Point is: You're Mom. MOM. Which means that today, you did an awesome job. And anyone who says different can suck it.

I remember one day when spring had finally arrived, and I went outside and was like, "when did the leaves come out?" and McGee looked at me like I was an utter moron and said, "ummm, mom, you said that last week...it's May."

But then one day something comes along that snaps you out of that Mrs.-to.-Ms. Funk and for me it was seeing a friend I hadn't seen since way before my hibernation. And she was jogging by my house, and stopped. She looked amazing, all rested and in shape and -- sorry, Becks, I'm gonna out you here -- she looked better than I had ever seen her. I can totally say this now because she was always awesome and now her looks matched her fierce personality. And I know I must have looked stunned, and she, being her amazing self, hand-hipped me and said, "yep, lost 185 pounds..."
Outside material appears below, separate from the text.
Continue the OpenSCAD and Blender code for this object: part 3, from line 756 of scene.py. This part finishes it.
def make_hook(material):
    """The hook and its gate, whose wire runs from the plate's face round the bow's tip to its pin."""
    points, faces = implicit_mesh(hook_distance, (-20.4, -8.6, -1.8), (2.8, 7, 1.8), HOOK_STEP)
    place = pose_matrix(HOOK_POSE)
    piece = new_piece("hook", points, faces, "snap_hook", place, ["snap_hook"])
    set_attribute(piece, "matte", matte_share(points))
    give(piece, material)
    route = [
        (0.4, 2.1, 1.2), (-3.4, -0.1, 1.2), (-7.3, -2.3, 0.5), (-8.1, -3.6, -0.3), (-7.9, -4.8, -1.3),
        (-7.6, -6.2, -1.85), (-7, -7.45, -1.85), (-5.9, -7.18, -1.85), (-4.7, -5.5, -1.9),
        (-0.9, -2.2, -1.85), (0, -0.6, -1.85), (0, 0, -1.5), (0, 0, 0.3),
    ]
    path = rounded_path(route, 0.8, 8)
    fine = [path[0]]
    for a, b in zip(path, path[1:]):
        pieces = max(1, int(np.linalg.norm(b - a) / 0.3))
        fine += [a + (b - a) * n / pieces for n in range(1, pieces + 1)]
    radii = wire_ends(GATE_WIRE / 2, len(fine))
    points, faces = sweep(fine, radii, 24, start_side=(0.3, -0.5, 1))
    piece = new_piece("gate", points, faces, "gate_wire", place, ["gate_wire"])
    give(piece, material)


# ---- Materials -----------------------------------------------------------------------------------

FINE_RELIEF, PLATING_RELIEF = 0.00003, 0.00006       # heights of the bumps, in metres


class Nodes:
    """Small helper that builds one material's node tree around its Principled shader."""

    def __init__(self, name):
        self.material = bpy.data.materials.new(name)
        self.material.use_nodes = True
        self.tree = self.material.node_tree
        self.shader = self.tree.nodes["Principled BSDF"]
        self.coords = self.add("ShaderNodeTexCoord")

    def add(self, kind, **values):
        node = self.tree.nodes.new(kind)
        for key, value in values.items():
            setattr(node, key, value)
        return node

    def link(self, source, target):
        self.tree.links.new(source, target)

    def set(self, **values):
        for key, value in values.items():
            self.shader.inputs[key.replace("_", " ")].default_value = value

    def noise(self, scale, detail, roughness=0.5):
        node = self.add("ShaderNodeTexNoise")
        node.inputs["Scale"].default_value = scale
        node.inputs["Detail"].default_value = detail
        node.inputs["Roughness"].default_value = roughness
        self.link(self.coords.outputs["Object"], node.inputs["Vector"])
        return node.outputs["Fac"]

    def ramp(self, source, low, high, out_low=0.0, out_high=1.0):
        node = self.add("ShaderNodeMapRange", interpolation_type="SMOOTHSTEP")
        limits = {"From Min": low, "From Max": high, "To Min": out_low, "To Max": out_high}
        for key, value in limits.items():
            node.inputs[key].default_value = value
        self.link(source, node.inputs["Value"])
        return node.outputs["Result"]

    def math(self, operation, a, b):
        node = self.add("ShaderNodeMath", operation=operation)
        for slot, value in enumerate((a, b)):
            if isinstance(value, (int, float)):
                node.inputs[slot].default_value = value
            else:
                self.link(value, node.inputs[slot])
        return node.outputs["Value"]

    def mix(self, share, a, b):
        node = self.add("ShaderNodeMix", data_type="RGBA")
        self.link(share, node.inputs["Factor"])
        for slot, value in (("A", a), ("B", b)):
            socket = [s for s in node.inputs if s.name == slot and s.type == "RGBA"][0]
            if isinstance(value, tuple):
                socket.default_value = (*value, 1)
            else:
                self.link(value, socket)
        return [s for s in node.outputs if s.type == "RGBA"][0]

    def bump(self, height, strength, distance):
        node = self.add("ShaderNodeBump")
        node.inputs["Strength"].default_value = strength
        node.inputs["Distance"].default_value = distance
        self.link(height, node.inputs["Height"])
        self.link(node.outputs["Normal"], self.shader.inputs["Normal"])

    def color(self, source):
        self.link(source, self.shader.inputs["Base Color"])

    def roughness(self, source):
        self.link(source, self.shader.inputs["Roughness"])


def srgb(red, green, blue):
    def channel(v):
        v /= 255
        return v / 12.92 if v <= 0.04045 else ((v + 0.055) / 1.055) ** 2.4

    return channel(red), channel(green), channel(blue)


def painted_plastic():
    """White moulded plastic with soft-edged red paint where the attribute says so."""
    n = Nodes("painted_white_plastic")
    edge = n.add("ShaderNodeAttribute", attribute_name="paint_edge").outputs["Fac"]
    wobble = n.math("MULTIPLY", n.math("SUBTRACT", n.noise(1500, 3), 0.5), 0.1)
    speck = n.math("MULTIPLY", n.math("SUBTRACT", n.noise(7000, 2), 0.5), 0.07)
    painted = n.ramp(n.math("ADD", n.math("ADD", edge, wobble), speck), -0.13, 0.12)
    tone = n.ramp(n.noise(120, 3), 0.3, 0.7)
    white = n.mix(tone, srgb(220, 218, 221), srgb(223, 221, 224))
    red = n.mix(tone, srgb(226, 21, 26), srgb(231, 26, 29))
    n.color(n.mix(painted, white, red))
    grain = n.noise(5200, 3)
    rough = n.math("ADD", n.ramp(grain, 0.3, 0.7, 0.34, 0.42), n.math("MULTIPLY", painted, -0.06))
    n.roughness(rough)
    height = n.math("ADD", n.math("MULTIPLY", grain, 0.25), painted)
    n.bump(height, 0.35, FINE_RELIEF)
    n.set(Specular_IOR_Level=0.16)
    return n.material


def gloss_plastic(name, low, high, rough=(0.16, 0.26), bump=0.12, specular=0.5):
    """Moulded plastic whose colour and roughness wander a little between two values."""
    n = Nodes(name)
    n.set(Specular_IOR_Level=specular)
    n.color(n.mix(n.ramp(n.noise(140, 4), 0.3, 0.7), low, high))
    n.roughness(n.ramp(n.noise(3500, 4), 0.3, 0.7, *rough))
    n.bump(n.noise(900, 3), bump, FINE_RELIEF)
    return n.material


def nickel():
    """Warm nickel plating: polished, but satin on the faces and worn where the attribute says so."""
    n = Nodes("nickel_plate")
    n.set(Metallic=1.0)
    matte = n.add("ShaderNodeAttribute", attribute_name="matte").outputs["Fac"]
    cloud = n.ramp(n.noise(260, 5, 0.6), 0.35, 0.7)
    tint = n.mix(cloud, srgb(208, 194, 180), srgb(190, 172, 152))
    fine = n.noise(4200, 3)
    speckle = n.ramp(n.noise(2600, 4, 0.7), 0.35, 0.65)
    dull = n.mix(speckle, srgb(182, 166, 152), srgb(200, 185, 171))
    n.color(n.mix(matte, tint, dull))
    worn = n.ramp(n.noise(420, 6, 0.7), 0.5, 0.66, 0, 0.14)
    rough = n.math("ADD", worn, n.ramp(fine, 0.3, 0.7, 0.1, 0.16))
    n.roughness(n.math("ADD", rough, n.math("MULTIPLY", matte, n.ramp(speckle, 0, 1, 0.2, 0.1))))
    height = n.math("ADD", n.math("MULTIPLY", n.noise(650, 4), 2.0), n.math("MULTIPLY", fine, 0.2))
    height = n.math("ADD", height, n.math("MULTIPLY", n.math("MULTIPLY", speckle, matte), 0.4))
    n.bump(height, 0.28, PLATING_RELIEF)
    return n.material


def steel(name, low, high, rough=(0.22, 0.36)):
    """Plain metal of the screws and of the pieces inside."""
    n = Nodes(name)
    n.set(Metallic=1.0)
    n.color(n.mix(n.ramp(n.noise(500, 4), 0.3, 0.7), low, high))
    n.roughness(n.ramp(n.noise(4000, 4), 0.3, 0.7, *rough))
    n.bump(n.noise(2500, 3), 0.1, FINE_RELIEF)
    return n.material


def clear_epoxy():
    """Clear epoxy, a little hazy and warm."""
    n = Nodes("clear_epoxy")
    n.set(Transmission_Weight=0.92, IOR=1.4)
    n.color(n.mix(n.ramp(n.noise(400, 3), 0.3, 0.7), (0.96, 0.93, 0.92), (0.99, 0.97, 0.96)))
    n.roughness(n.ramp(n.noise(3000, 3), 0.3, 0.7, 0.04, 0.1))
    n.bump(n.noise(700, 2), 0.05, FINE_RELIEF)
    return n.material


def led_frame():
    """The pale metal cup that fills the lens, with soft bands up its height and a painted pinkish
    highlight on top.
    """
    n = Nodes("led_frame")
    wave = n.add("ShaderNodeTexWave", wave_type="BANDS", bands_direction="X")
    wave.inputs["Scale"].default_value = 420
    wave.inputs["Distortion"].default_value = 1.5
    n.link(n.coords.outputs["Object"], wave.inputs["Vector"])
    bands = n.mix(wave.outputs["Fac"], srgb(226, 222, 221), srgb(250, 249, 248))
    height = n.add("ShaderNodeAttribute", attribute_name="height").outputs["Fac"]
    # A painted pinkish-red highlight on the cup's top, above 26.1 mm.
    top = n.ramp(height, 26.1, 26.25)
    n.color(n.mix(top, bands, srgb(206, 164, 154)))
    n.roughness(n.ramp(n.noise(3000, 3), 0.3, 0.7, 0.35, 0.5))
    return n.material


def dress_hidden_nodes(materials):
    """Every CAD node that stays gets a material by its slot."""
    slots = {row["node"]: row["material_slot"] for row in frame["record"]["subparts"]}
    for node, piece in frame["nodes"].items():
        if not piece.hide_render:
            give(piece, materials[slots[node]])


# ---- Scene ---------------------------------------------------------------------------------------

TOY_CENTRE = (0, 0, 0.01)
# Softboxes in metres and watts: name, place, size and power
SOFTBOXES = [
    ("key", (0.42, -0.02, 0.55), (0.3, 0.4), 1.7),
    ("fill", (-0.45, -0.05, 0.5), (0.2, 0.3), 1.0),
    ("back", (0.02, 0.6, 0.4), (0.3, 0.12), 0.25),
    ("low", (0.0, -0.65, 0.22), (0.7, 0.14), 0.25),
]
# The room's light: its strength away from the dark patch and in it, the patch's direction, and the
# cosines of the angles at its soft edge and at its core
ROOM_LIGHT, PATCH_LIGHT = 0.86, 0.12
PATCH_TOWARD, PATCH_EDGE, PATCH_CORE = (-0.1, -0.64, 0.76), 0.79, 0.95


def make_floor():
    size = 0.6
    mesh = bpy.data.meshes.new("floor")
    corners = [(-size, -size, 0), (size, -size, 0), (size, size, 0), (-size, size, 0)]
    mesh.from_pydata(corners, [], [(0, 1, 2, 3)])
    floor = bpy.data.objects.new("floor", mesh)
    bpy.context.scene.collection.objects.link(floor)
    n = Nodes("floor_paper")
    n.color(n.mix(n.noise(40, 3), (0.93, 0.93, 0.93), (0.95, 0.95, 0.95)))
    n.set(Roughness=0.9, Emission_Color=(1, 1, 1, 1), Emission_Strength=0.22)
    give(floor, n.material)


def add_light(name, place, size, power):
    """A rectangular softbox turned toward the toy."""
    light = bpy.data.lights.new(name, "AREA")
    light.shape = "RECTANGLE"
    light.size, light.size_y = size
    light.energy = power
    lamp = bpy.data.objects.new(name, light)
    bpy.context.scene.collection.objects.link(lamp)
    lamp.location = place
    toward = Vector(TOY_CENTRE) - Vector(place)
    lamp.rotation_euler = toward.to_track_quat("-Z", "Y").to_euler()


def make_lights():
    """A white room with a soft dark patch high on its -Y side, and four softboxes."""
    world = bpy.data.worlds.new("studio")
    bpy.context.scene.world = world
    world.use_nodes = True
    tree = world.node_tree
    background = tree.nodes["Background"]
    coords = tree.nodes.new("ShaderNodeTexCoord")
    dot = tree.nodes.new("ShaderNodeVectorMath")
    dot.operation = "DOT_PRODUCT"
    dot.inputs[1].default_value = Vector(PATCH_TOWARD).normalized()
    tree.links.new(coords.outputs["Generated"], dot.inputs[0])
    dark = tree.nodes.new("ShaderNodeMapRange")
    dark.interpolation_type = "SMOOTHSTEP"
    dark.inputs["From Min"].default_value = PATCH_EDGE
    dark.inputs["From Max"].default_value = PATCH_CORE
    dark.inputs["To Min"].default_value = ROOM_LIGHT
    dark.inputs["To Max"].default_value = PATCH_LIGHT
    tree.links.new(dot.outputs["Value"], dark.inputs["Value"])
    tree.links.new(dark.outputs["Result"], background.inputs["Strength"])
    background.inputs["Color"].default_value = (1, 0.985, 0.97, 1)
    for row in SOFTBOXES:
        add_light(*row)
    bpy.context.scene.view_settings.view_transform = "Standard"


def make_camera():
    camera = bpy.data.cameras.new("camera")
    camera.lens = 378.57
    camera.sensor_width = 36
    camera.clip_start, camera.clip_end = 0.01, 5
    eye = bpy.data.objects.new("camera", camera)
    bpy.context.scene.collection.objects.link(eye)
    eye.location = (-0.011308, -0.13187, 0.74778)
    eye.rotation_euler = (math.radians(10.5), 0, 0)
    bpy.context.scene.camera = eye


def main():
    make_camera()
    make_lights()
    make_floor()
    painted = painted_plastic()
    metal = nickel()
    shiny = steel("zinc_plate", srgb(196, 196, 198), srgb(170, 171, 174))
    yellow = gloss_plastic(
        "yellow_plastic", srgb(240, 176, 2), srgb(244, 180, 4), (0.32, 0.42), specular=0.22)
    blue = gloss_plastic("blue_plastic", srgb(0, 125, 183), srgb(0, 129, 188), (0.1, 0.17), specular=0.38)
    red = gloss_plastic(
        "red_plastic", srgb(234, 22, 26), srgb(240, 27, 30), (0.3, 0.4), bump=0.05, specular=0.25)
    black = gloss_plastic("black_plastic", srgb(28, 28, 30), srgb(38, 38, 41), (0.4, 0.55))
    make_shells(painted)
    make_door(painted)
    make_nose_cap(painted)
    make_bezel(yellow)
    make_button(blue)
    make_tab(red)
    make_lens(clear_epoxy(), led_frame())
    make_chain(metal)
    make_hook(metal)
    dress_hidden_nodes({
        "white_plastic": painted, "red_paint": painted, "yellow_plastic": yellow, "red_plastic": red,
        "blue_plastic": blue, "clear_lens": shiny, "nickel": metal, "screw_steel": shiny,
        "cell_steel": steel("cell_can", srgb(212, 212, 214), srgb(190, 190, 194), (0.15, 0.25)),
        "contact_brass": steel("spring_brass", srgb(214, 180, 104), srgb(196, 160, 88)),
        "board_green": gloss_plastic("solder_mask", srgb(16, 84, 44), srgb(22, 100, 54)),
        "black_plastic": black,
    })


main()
Physics said that was impossible. You can't weigh a negative. I know. I've tried.

"Got rid of that @$$hole. Lost 185 pounds overnight...sorry I dropped off the planet, by the way."

So I told her about how I had been in hibernation. And she told me she had been blasted into outer space without, well, anything. Just floaty and dark. And no direction and no idea what happens next.

So, to my Single Moms. You are amazing women. You took a crappy thing and make it, every day, a great thing. And you deserve a freaking medal. But you're happy with a T-Box. And you need to know that someone has your back. And that person is me. And I'm kinda bad ass...

And now I'm going to go get a tissue because I have stupid mascara running down my face. But the best part? The IHPs still think I'm awesome.

And anyone who says different can go suck it.